Each of these departments, however, performs these services under the realization that the demographic make-up of their rosters does not match that of the growing constituency of minorities in the region – and throughout the nation. While the percentage of minority police officers in U.S. local law enforcement agencies almost doubled between 1987 and 2013, of the 697,195 full-time law enforcement officers that were employed in the United States in 2019, two-thirds were white.
The make-up of these local departments is a nearly-perfect reflection of nationwide statistics. Of the 21 police officers at the SCCRPD, all are white. Kennett Township’s ten-person department employs two officers of Hispanic descent, and in Kennett Borough, Holdsworth’s unit of 12 full-time officers and between three and five part-time patrol has one African-American officer and one Hispanic officer.
Against the backdrop of these numbers, the 2019 demographic breakdown of southern Chester County by the Chester County Planning Commission shows another reality. In New Garden Township, its population of 12,000 is one-quarter Hispanic, and in London Grove Township, the percentage rises to 30 percent.

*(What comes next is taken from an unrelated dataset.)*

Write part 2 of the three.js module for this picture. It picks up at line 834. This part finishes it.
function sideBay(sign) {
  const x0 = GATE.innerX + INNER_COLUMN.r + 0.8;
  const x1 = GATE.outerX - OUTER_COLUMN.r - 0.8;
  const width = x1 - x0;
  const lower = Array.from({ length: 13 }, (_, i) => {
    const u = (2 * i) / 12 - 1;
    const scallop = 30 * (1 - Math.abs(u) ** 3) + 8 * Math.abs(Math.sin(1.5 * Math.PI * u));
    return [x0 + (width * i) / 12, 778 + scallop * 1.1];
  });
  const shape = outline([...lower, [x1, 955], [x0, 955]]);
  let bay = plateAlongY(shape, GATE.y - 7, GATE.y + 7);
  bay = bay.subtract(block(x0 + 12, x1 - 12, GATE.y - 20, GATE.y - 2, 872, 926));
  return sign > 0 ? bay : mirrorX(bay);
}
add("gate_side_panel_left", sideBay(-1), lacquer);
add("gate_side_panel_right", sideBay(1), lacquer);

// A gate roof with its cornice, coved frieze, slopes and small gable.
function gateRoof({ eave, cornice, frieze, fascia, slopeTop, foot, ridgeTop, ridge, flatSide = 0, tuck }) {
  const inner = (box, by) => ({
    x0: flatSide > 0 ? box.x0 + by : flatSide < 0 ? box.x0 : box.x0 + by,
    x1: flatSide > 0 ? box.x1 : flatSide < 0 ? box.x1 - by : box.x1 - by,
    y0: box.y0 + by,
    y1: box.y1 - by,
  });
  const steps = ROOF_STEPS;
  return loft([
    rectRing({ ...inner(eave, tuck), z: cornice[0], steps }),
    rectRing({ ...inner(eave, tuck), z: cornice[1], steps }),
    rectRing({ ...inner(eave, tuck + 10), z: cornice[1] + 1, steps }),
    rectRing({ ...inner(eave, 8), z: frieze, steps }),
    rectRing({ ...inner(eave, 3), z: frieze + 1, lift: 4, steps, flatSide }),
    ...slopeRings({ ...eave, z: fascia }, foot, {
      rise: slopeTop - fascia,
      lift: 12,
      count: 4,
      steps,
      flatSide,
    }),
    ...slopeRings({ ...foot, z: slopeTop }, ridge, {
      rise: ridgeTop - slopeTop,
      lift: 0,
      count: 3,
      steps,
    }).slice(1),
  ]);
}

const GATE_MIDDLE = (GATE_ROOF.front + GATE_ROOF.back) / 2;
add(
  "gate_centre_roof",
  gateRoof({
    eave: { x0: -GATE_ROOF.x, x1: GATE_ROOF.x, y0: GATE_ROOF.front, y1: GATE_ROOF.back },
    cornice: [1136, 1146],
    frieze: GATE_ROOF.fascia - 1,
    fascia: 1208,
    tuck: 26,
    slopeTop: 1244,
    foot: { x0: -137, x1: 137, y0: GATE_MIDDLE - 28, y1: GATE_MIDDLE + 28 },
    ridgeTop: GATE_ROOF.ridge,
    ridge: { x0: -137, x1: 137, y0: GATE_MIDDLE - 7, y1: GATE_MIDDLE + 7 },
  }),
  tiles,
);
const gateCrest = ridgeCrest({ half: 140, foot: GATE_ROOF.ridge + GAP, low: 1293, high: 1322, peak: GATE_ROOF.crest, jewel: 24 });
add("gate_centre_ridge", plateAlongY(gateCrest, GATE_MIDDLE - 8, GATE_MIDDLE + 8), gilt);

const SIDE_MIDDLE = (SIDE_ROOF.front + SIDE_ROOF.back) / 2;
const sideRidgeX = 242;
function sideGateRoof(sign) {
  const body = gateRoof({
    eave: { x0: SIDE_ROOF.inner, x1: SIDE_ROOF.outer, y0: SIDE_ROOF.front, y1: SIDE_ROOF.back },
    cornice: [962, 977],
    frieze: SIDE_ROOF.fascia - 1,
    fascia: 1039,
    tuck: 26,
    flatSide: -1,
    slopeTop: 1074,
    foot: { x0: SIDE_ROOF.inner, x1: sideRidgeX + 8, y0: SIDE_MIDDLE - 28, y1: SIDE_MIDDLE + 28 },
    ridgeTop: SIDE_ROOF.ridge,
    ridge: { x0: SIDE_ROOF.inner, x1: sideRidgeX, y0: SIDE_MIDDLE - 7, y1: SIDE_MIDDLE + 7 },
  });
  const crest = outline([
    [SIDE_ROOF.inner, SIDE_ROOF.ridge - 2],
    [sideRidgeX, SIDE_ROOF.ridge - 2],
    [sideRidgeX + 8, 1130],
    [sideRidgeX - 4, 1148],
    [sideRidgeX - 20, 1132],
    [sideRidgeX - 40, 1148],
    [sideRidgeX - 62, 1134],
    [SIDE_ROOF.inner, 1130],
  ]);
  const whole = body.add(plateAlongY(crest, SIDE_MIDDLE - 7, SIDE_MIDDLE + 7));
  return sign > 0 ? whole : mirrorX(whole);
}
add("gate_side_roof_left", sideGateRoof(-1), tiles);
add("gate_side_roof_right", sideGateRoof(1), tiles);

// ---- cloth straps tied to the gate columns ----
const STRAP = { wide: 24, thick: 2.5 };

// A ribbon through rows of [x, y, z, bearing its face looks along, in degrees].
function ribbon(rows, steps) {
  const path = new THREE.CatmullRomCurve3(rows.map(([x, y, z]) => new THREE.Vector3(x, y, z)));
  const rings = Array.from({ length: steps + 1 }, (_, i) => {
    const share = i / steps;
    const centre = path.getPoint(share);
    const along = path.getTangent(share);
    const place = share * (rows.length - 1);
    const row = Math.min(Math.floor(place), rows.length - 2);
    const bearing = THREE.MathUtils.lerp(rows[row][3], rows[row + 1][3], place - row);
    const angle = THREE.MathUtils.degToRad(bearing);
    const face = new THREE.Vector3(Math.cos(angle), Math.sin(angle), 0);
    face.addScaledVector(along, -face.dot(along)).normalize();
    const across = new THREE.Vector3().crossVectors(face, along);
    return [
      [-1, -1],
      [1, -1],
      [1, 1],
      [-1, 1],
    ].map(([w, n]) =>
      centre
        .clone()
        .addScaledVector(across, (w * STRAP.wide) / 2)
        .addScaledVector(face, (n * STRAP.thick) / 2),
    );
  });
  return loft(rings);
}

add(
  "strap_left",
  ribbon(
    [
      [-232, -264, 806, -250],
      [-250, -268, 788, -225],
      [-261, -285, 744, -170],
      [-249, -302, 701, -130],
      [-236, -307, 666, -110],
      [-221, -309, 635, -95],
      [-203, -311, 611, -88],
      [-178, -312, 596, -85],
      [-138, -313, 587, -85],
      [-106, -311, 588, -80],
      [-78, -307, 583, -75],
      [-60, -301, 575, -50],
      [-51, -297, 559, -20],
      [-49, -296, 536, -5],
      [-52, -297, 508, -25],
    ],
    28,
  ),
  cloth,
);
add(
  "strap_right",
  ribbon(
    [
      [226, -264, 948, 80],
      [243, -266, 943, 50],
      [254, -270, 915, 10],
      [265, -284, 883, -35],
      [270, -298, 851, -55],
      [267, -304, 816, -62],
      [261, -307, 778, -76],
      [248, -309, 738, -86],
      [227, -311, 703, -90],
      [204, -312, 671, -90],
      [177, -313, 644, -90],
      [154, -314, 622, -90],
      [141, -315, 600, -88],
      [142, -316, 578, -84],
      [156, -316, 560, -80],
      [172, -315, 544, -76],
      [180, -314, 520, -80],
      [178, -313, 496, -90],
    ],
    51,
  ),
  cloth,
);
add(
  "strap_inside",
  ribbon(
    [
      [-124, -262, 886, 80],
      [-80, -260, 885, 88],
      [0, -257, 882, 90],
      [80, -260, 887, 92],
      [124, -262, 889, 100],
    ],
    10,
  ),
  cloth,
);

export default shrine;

Of the 6,000 residents who live in the Kennett Square Borough, nearly half are Hispanic; and in Avondale Borough, that number is 61 percent.
By its calculations and forecasts, the county’s Planning Commission estimates that the county’s current population of 540,000 will soar to nearly 650,000 by 2040, and it is very likely that the minority population will rise in accordance with it.
Our message to our police departments is therefore simple and clear: Because they fulfill a fundamental role in our society, and in many communities, are the first faces of local government, it is critical that their departments more closely reflect the diversity of the communities they serve.
Its reasoning is clear; supported by several decades of findings, it has been confirmed that when a community sees their law enforcement organizations become representative of them, it strengthens their perception that the people who are charged with keeping law and order are fair, legitimate and accountable.
An increased diversity in law enforcement -- defined not only by race but by gender, religion, sexual orientation, gender identity, language ability, background and experience – is a critically important tool that is used to build trust with the communities they serve. Once established, trust allows police officers to conduct their professions with lesser scrutiny and with stronger lines of communication. Trust defuses tension. Trust helps solve crimes. Trust changes decades of public perception that has been – fairly or unfairly – imprinted on the uniforms of our officers.
This, we know: That the actions and words of Chief Holdsworth and Chief Simpson last June have become a mere microcosm for how effective our police departments have championed the causes of unity and togetherness in our region. The impact of their efforts are felt not only in large forums, but in the tender moments when a police officer does nothing more than listen and learn in a classroom, school hallway or in a neighborhood.
We also know this: That the intention of this editorial is not to levy criticism against our local police agencies for their current hiring practices, but to serve as a bold call to action to place the hiring of minority officers among their top priorities in the decade ahead. They need not look far for inspiration. The people of southern Chester County have become a diffusion of ethnicities, interests and similarities, the matrix of which has been woven into place through a patchwork made by neighboring agencies, houses of faith, educational opportunities and a stunning entwine of cultures.
Our diversity has made us better, and it will save us.
The South African Anglican cleric, theologian and archbishop Desmond Tutu was quoted as saying, “We inhabit a universe that is characterized by diversity.” As our police agencies begin to write down their broad strokes that endeavor to engage our diversity, we imagine how greater their impact will be when they more closely resemble the communities they so proudly serve.